IBM 5880
- Developer: Ray Bonner
- Manufacturer: IBM
- Type: Electrocardiograph

= IBM 5880 =

The IBM 5880, also known as the IBM 5880 ECG Acquisition and Analysis System, is one of the worlds first portable computerized electrocardiograph and diagnostic tools. Its development came from work performed by IBM scientist Ray Bonner in the 1970s.

== History ==
Starting in 1968 IBM began performing electrocardiograms (also called EKGs) on its employees (by 1980 had collected the results of more than 160,000 tests). These were initially stored on tape for computer analysis and in 1974 IBM began analyzing them with software developed by an IBM research Scientist named Raymond Bonner called the "Bonner 12-lead program version 1" (also referred to as the Bonner/IBM software), using an IBM S/370. At that time the vast majority of ECGs were not computer analyzed. As an example, only an estimated 4 million out of roughly 80 million ECGs performed in the USA in 1976 were sent for computer analysis.

The program was first released in 1972, written in a mix of PL/1 and S/370 assembler, but was lated converted to Fortran by IBM so it could be run on non-IBM systems. This meant that by 1977, 75% of all ECGs analysed by the software were performed using the Marquette processing system, rather than on an IBM Mainframe. The Bonner/IBM program was widely used at this time and was highly rated by cardiologists.

Early computer solutions developed in the 1970s used products like the DEC PDP8 and later the PDP11 to perform analysis in the hospital, but to make this more practical, a self contained and portable device was needed and with the development of microprocessors this became possible. The IBM 5880 was designed to analyze electrocardiograms, measurements of the electrical activity of the heart, and provide diagnostic advice to the same standards as a cardiologist. It was one of the first EKGs that could be placed in a cart and taken into hospital conditions.

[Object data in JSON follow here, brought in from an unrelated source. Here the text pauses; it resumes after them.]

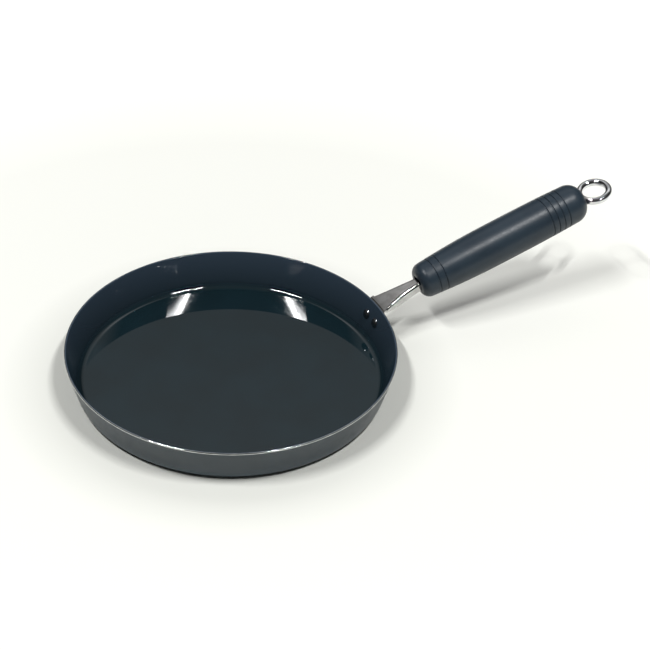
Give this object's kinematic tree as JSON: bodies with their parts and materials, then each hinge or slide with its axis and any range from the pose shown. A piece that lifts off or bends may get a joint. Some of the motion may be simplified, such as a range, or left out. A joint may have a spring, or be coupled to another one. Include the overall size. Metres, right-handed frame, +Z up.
{
  "type": "crepe pan",
  "caption": "Round low-walled steel crepe pan with a riveted folded neck, a ribbed round grip and an eye bolt that clamps the grip and hangs the pan.",
  "frame": {"origin": "middle of the pan's flat underside, on the surface that it rests on", "axes": "+Z up out of the dish, +X level from the dish's middle towards the grip, +Y to the left of the grip seen from the dish"},
  "size_m": [0.4037, 0.2196, 0.0813],
  "materials": {
    "coated_steel": "gloss",
    "plated_steel": "gloss",
    "rivet_steel": "satin",
    "zinc_steel": "satin",
    "phenolic": "satin"
  },
  "bodies": {
    "pan": {"pan_body": "coated_steel", "neck_bracket": "plated_steel", "rivet_1": "rivet_steel", "rivet_2": "rivet_steel", "anchor_nut": "zinc_steel", "handle_grip": "phenolic"},
    "washer": {"end_washer": "zinc_steel"},
    "eye": {"eye_bolt": "plated_steel"}
  },
  "joints": [
    {"name": "bolt_feed", "type": "slide", "parent": "pan", "child": "washer", "axis": [0.9655, 0, 0.2605], "range_m": [0, 0.0042]},
    {"name": "bolt_turn", "type": "hinge", "parent": "washer", "child": "eye", "pos_m": [0.26632, 0, 0.06866], "axis": [0.9655, 0, 0.2605], "range_deg": [0, 1890]}
  ],
  "couplings": [
    {"joint": "bolt_turn", "follows": "bolt_feed", "rad_per_m": 7854}
  ]
}
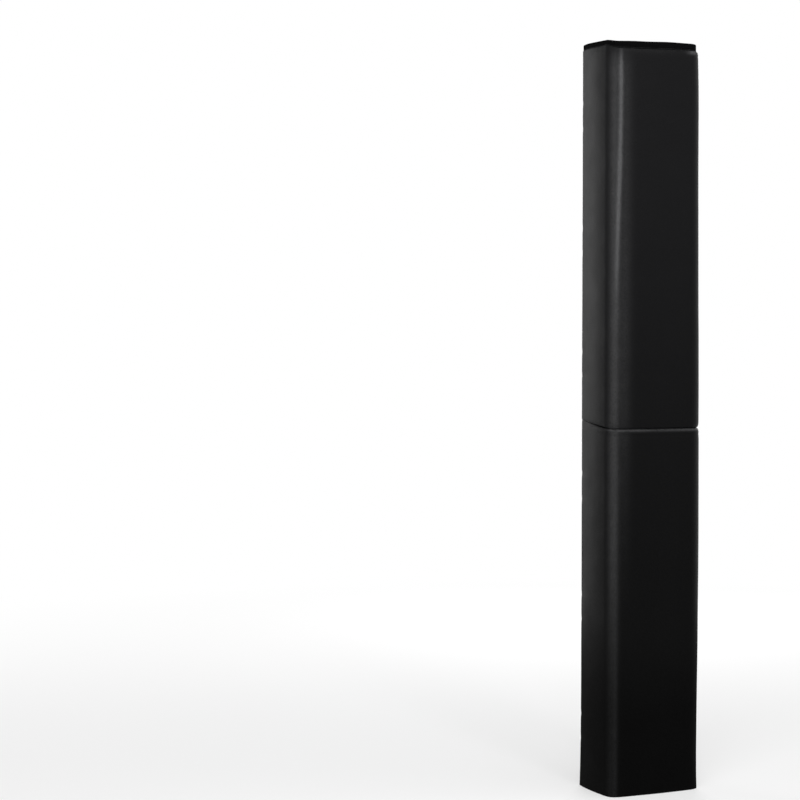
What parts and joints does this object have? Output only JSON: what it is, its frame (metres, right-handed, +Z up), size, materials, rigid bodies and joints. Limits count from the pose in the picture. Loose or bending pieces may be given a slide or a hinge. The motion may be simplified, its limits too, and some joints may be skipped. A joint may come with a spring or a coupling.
{
  "type": "pole pad",
  "caption": "Tall three-sided padded cover for a square pole, in two folding sections with hinged wings and straps across the open back.",
  "frame": {"origin": "middle of the pad's box, on the floor it stands on", "axes": "+Z up the pad, -Y out of its front face, +X to the right of someone facing the front"},
  "size_m": [0.2618, 0.1597, 1.829],
  "materials": {
    "vinyl": "satin",
    "liner": "matte",
    "foam": "matte",
    "webbing": "matte",
    "hook_and_loop": "matte"
  },
  "bodies": {
    "lower_front": {"lower_front_cover": "vinyl", "lower_front_liner": "liner", "lower_front_foam": "foam", "seam_hinge_tape": "vinyl"},
    "lower_left_wing": {"lower_left_wing_cover": "vinyl", "lower_left_wing_liner": "liner", "lower_left_wing_foam": "foam", "strap_1_anchor_tab": "webbing", "strap_2_anchor_tab": "webbing", "strap_3_anchor_tab": "webbing"},
    "lower_right_wing": {"lower_right_wing_cover": "vinyl", "lower_right_wing_liner": "liner", "lower_right_wing_foam": "foam", "strap_1_loop_patch": "hook_and_loop", "strap_2_loop_patch": "hook_and_loop", "strap_3_loop_patch": "hook_and_loop"},
    "upper_front": {"upper_front_cover": "vinyl", "upper_front_liner": "liner", "upper_front_foam": "foam", "top_binding_front": "webbing"},
    "upper_left_wing": {"upper_left_wing_cover": "vinyl", "upper_left_wing_liner": "liner", "upper_left_wing_foam": "foam", "top_binding_left_wing": "webbing", "strap_4_anchor_tab": "webbing", "strap_5_anchor_tab": "webbing", "strap_6_anchor_tab": "webbing"},
    "upper_right_wing": {"upper_right_wing_cover": "vinyl", "upper_right_wing_liner": "liner", "upper_right_wing_foam": "foam", "top_binding_right_wing": "webbing", "strap_4_loop_patch": "hook_and_loop", "strap_5_loop_patch": "hook_and_loop", "strap_6_loop_patch": "hook_and_loop"},
    "strap_1": {"strap_1_webbing": "webbing", "strap_1_hook_tape": "hook_and_loop"},
    "strap_2": {"strap_2_webbing": "webbing", "strap_2_hook_tape": "hook_and_loop"},
    "strap_3": {"strap_3_webbing": "webbing", "strap_3_hook_tape": "hook_and_loop"},
    "strap_4": {"strap_4_webbing": "webbing", "strap_4_hook_tape": "hook_and_loop"},
    "strap_5": {"strap_5_webbing": "webbing", "strap_5_hook_tape": "hook_and_loop"},
    "strap_6": {"strap_6_webbing": "webbing", "strap_6_hook_tape": "hook_and_loop"}
  },
  "joints": [
    {"name": "mid_fold", "type": "hinge", "parent": "lower_front", "child": "upper_front", "pos_m": [0, -0.0804, 0.896], "axis": [1, 0, 0], "range_deg": [0, 180]},
    {"name": "lower_left_wing_hinge", "type": "hinge", "parent": "lower_front", "child": "lower_left_wing", "pos_m": [-0.11787, -0.06677, 0.44725], "axis": [0, 0, 1], "range_deg": [0, 90]},
    {"name": "lower_right_wing_hinge", "type": "hinge", "parent": "lower_front", "child": "lower_right_wing", "pos_m": [0.11787, -0.06677, 0.44725], "axis": [0, 0, -1], "range_deg": [0, 90]},
    {"name": "upper_left_wing_hinge", "type": "hinge", "parent": "upper_front", "child": "upper_left_wing", "pos_m": [-0.11787, -0.06677, 1.3551], "axis": [0, 0, 1], "range_deg": [0, 90]},
    {"name": "upper_right_wing_hinge", "type": "hinge", "parent": "upper_front", "child": "upper_right_wing", "pos_m": [0.11787, -0.06677, 1.3551], "axis": [0, 0, -1], "range_deg": [0, 90]},
    {"name": "strap_1_hinge", "type": "hinge", "parent": "lower_left_wing", "child": "strap_1", "pos_m": [-0.095, 0.07494, 0.14908], "axis": [0, 0, 1], "range_deg": [0, 90]},
    {"name": "strap_2_hinge", "type": "hinge", "parent": "lower_left_wing", "child": "strap_2", "pos_m": [-0.095, 0.07494, 0.44725], "axis": [0, 0, 1], "range_deg": [0, 90]},
    {"name": "strap_3_hinge", "type": "hinge", "parent": "lower_left_wing", "child": "strap_3", "pos_m": [-0.095, 0.07494, 0.74542], "axis": [0, 0, 1], "range_deg": [0, 90]},
    {"name": "strap_4_hinge", "type": "hinge", "parent": "upper_left_wing", "child": "strap_4", "pos_m": [-0.095, 0.07494, 1.05003], "axis": [0, 0, 1], "range_deg": [0, 90]},
    {"name": "strap_5_hinge", "type": "hinge", "parent": "upper_left_wing", "child": "strap_5", "pos_m": [-0.095, 0.07494, 1.3551], "axis": [0, 0, 1], "range_deg": [0, 90]},
    {"name": "strap_6_hinge", "type": "hinge", "parent": "upper_left_wing", "child": "strap_6", "pos_m": [-0.095, 0.07494, 1.66017], "axis": [0, 0, 1], "range_deg": [0, 90]}
  ]
}
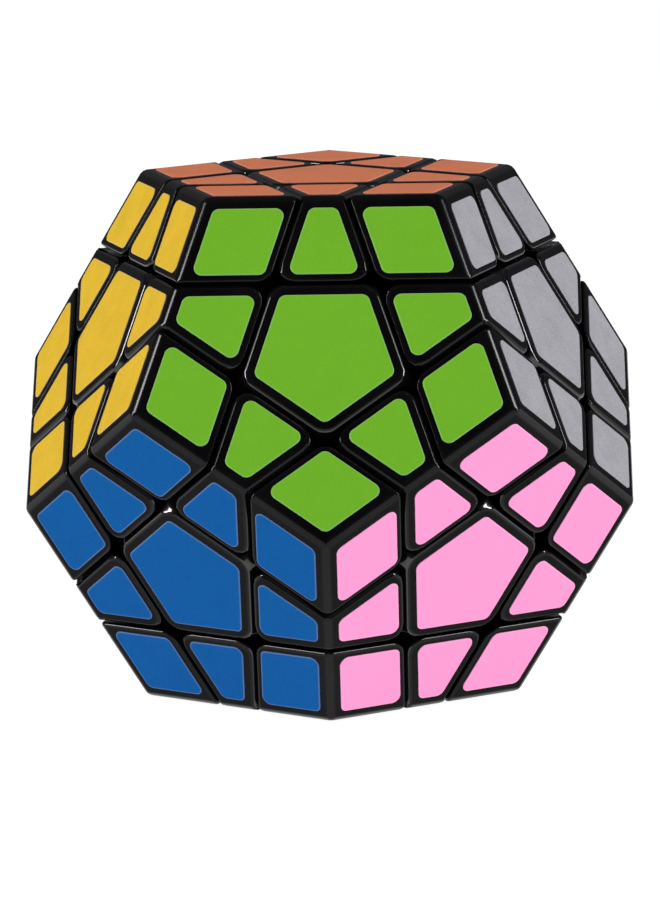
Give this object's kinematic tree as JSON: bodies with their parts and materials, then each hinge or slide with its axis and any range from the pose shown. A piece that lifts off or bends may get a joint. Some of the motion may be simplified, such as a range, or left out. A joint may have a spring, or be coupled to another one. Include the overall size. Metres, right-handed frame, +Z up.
{
  "type": "dodecahedron twisty puzzle",
  "caption": "Twelve-sided face-turning puzzle with three layers along each axis and a differently coloured sticker set on each face.",
  "frame": {"origin": "middle of the bottom (red) face, on which it stands", "axes": "+Z up along the axis of the top (orange) layer, -Y towards the front (green) face, +X to its right"},
  "size_m": [0.0784, 0.0812, 0.0679],
  "materials": {
    "black_abs": "gloss",
    "core_plastic": "satin",
    "screw_steel": "satin",
    "spring_steel": "satin",
    "sticker_orange": "satin",
    "sticker_green": "satin",
    "sticker_grey": "satin",
    "sticker_light_blue": "satin",
    "sticker_purple": "satin",
    "sticker_yellow": "satin",
    "sticker_pink": "satin",
    "sticker_cream": "satin",
    "sticker_dark_green": "satin",
    "sticker_white": "satin",
    "sticker_blue": "satin",
    "sticker_red": "satin"
  },
  "bodies": {
    "core_and_still_pieces": {"centre_blue": "black_abs", "centre_cream": "black_abs", "centre_green": "black_abs", "centre_grey": "black_abs", "centre_light_blue": "black_abs", "centre_purple": "black_abs", "centre_red": "black_abs", "centre_white": "black_abs", "centre_yellow": "black_abs", "core": "core_plastic", "corner_green_yellow_blue_with_edges": "black_abs", "corner_grey_light_blue_cream_with_edges": "black_abs", "corner_purple_yellow_white_with_edges": "black_abs", "corner_white_blue_red_with_edges": "black_abs", "corner_yellow_white_blue_with_edges": "black_abs", "edge_cream_red": "black_abs", "edge_green_grey": "black_abs", "edge_light_blue_purple": "black_abs", "screw_dark_green": "screw_steel", "screw_orange": "screw_steel", "screw_pink": "screw_steel", "spring_dark_green": "spring_steel", "spring_orange": "spring_steel", "spring_pink": "spring_steel"},
    "orange_layer": {"centre_cap_orange": "black_abs", "centre_orange": "black_abs", "corner_orange_green_grey": "black_abs", "corner_orange_green_yellow": "black_abs", "corner_orange_grey_light_blue": "black_abs", "corner_orange_light_blue_purple": "black_abs", "corner_orange_purple_yellow": "black_abs", "edge_orange_green": "black_abs", "edge_orange_grey": "black_abs", "edge_orange_light_blue": "black_abs", "edge_orange_purple": "black_abs", "edge_orange_yellow": "black_abs"},
    "pink_layer": {"centre_cap_pink": "black_abs", "centre_pink": "black_abs", "corner_green_grey_pink": "black_abs", "corner_green_pink_blue": "black_abs", "corner_grey_pink_cream": "black_abs", "corner_pink_blue_red": "black_abs", "corner_pink_cream_red": "black_abs", "edge_green_pink": "black_abs", "edge_grey_pink": "black_abs", "edge_pink_blue": "black_abs", "edge_pink_cream": "black_abs", "edge_pink_red": "black_abs"},
    "dark_green_layer": {"centre_cap_dark_green": "black_abs", "centre_dark_green": "black_abs", "corner_cream_dark_green_red": "black_abs", "corner_dark_green_white_red": "black_abs", "corner_light_blue_cream_dark_green": "black_abs", "corner_light_blue_purple_dark_green": "black_abs", "corner_purple_dark_green_white": "black_abs", "edge_cream_dark_green": "black_abs", "edge_dark_green_red": "black_abs", "edge_dark_green_white": "black_abs", "edge_light_blue_dark_green": "black_abs", "edge_purple_dark_green": "black_abs"}
  },
  "joints": [
    {"name": "orange_turn", "type": "hinge", "parent": "core_and_still_pieces", "child": "orange_layer", "pos_m": [0, 0, 0.03396], "axis": [0, 0, 1], "continuous": true},
    {"name": "pink_turn", "type": "hinge", "parent": "core_and_still_pieces", "child": "pink_layer", "pos_m": [0, 0, 0.03396], "axis": [0.5257, -0.7236, -0.4472], "continuous": true},
    {"name": "dark_green_turn", "type": "hinge", "parent": "core_and_still_pieces", "child": "dark_green_layer", "pos_m": [0, 0, 0.03396], "axis": [0, 0.8944, -0.4472], "continuous": true}
  ]
}
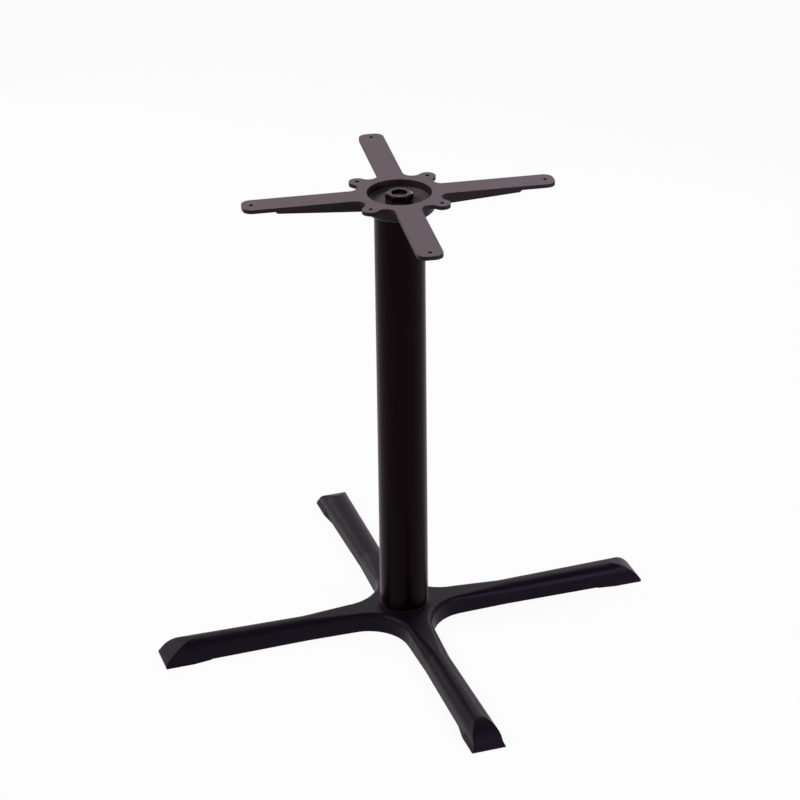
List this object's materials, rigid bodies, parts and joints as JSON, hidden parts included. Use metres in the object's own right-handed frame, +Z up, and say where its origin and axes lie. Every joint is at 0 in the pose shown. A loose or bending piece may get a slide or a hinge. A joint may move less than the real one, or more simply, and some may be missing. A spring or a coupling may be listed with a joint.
{
  "type": "table base",
  "caption": "Cross-foot pedestal table base: hollow cast star, tube column and ribbed cast spider clamped by a tie rod, with levelling glides.",
  "frame": {"origin": "on the floor, on the axis of the column", "axes": "+Z up along the column; the arms of the base star lie along X and Y; the spider is turned by -7 degrees about +Z"},
  "size_m": [0.792, 0.792, 0.732],
  "materials": {
    "base_paint": "satin black powder coat on a fine cast surface",
    "column_paint": "satin black powder coat",
    "spider_paint": "satin black powder coat on a fine cast surface",
    "rod_steel": "blackened steel",
    "nut_steel": "blackened steel",
    "stem_steel": "zinc plated",
    "glide_plastic": "matt black nylon"
  },
  "bodies": {
    "base": {"base_casting": "base_paint", "column": "column_paint", "top_spider": "spider_paint", "tie_rod": "rod_steel", "top_washer": "nut_steel", "top_nut": "nut_steel", "bottom_washer": "nut_steel", "bottom_nut": "nut_steel"},
    "glide_1": {"glide_foot_1": "glide_plastic", "glide_stem_1": "stem_steel"},
    "glide_2": {"glide_foot_2": "glide_plastic", "glide_stem_2": "stem_steel"},
    "glide_3": {"glide_foot_3": "glide_plastic", "glide_stem_3": "stem_steel"},
    "glide_4": {"glide_foot_4": "glide_plastic", "glide_stem_4": "stem_steel"}
  },
  "joints": [
    {"name": "glide_1_level", "type": "slide", "parent": "base", "child": "glide_1", "axis": [0, 0, -1], "range_m": [0, 0.008]},
    {"name": "glide_2_level", "type": "slide", "parent": "base", "child": "glide_2", "axis": [0, 0, -1], "range_m": [0, 0.008]},
    {"name": "glide_3_level", "type": "slide", "parent": "base", "child": "glide_3", "axis": [0, 0, -1], "range_m": [0, 0.008]},
    {"name": "glide_4_level", "type": "slide", "parent": "base", "child": "glide_4", "axis": [0, 0, -1], "range_m": [0, 0.008]}
  ]
}
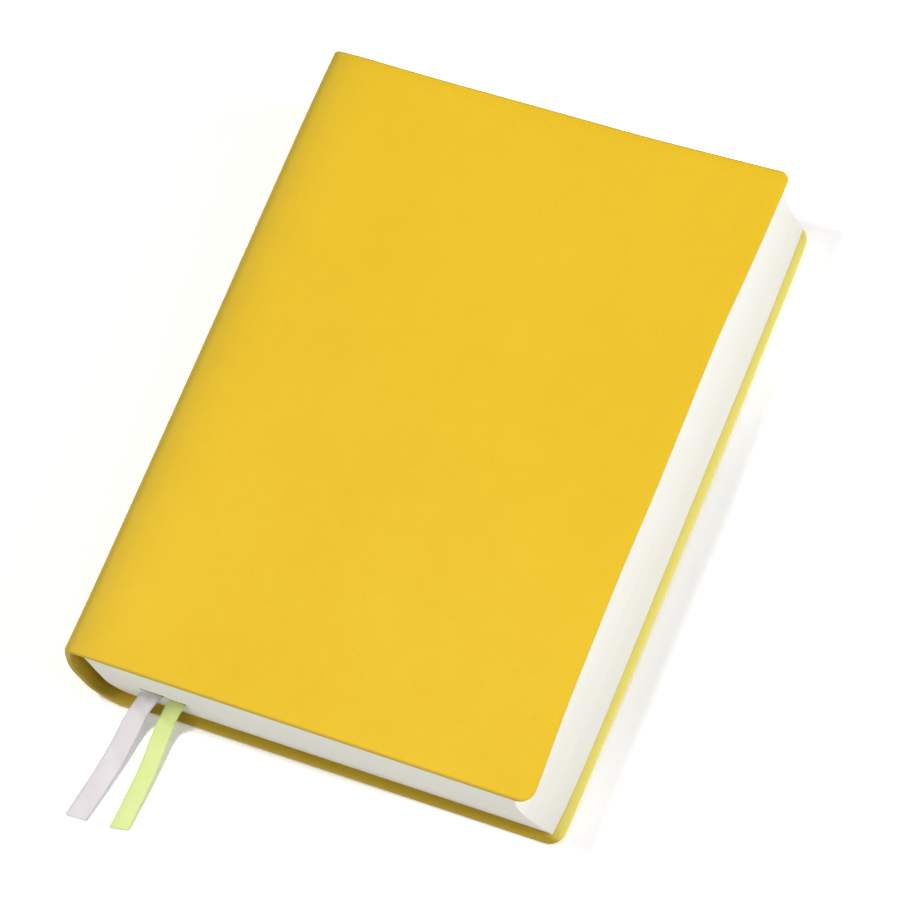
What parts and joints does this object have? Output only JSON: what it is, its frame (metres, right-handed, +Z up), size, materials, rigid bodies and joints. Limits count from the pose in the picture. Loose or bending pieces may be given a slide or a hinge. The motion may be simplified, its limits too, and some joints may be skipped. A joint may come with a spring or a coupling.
{
  "type": "leather notebook",
  "caption": "Thick notebook with a soft leather cover over thin card, a hollow rounded spine, covers that open, and ribbon markers hanging from the tail.",
  "frame": {"origin": "centre of the closed notebook's footprint, on the surface that its back cover rests on", "axes": "+X from the spine to the fore edge, +Y from the tail (where the ribbons hang out) to the head, +Z up through the front cover"},
  "size_m": [0.1612, 0.2546, 0.0389],
  "materials": {
    "cover_leather": "smooth matte",
    "pages": "trimmed uncoated leaves",
    "endpaper": "smooth uncoated",
    "card": "matte",
    "lining": "brown paper glued over cloth",
    "lilac_ribbon": "satin woven",
    "green_ribbon": "satin woven"
  },
  "bodies": {
    "leaves": {"page_block": "pages", "spine_lining": "lining", "spine_leather": "cover_leather", "spine_strip": "card", "ribbon_lilac": "lilac_ribbon", "ribbon_green": "green_ribbon"},
    "front_cover": {"front_leather": "cover_leather", "front_card": "card", "front_endpaper": "endpaper"},
    "back_cover": {"back_leather": "cover_leather", "back_card": "card", "back_endpaper": "endpaper"}
  },
  "joints": [
    {"name": "front_cover_hinge", "type": "hinge", "parent": "leaves", "child": "front_cover", "pos_m": [-0.0766, 0, 0.03765], "axis": [0, -1, 0], "range_deg": [0, 178]},
    {"name": "back_cover_hinge", "type": "hinge", "parent": "leaves", "child": "back_cover", "pos_m": [-0.0745, 0, 0.00095], "axis": [0, 1, 0], "range_deg": [0, 178]}
  ]
}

An IBM ad in the American Journal of Cardiologists from December 1978 describes it as the "New IBM 5880 ECG Acquisition and Analysis System", under the headline "Announcing bedside computer-assisted | ECG interpretation within minutes", suggesting it was released in 1978.

== Product Details ==
The IBM 5880 has the following features:

- Uses a standard power socket
- The analysis takes around 80 seconds, but could take up to 3 minutes based on the arrhythmia that is detected
- Prints a 3-channel ECG trace with detailed interpretation
- Uses an advanced IBM Analysis Program designed by Raymond E. Bonner PhD, developed with practising cardiologists
- Stores ECGs electronically on magnetic diskette
- Has a keyboard to enter patient data which can be printed on the same report as the trace and analysis
- Can automatically apply paediatric interpretation criteria if the patient's age is 18 or younger
Pricing in 1978 was as follows:

- The 5880 base cart list price listed at $19,800 USD with an extra diskette drive costing $2,500.
- The IBM ECG Analysis Program (5890-PP1) cost $350 per month and was supported by IBM Biomedical Systems in Dayton NJ.

== Sale of IBM Biomedical Systems ==
While based on published commercials, IBM were still selling the 5880 in 1982, when IBM Biomedical Systems and all of its assets was sold to Cobe Laboratories in 1984, only the IBM Blood Products (IBM 2991 and IBM 2997) are mentioned in available sources.